Simulation Study of a Novel Solar Thermal Seasonal Heat Storage System Based on Stable Supercooled PCM for Space Heating and Domestic Hot Water Supply of Single Family Houses

Abstract

A TRNSYS model of a novel PCM heat storage, utilizing stable supercooling of Sodium Acetate Trihydrate (SAT), is presented. To achieve high solar fractions in heat supply of single family houses, the necessary integration of big water volumes is challenging. To evaluate its functionality, a system model of a solar thermal combisystem for space heating and domestic hot water supply for dynamic system simulation was built. The key component is a PCM volume for long term heat storage.

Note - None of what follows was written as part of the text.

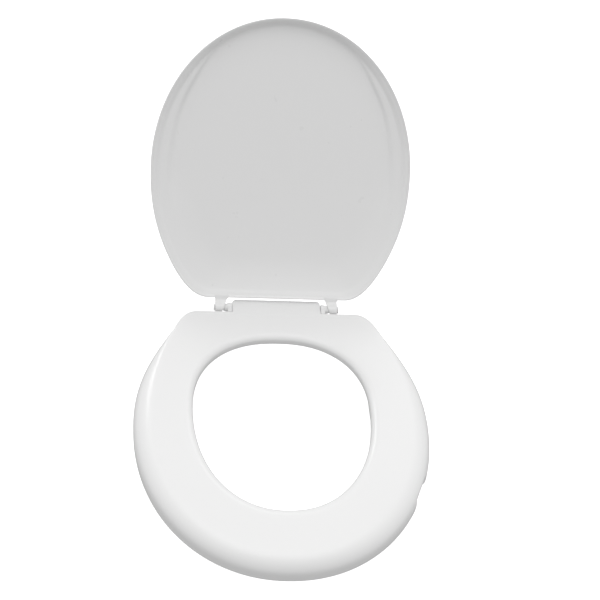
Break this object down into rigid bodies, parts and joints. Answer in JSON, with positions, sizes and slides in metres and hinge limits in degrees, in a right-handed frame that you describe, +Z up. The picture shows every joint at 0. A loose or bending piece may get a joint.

While conventional heat storage concepts with SAT release the latent heat a few degrees below the melting temperature, with the concept of stable supercooling latent heat can be stored for long periods of time at ambient temperature. This allows the design of a partly loss-free storage. Solar fractions were evaluated for simulation runs with two building variations. Annual specific space heating demands of 15 and 30 kWh/(m2a) and a domestic hot water demand of a typical single family house were considered. A sensitivity analysis on solar fractions of domestic heat supply was performed by variation of the collector field and the PCM volume. While the increase of the PCM volume from 4.5 m3 to 9 m3 shows moderate effects in all simulation runs, an increase of the collector area has substantial effects on the share of solar heat on the total energy demand of the building.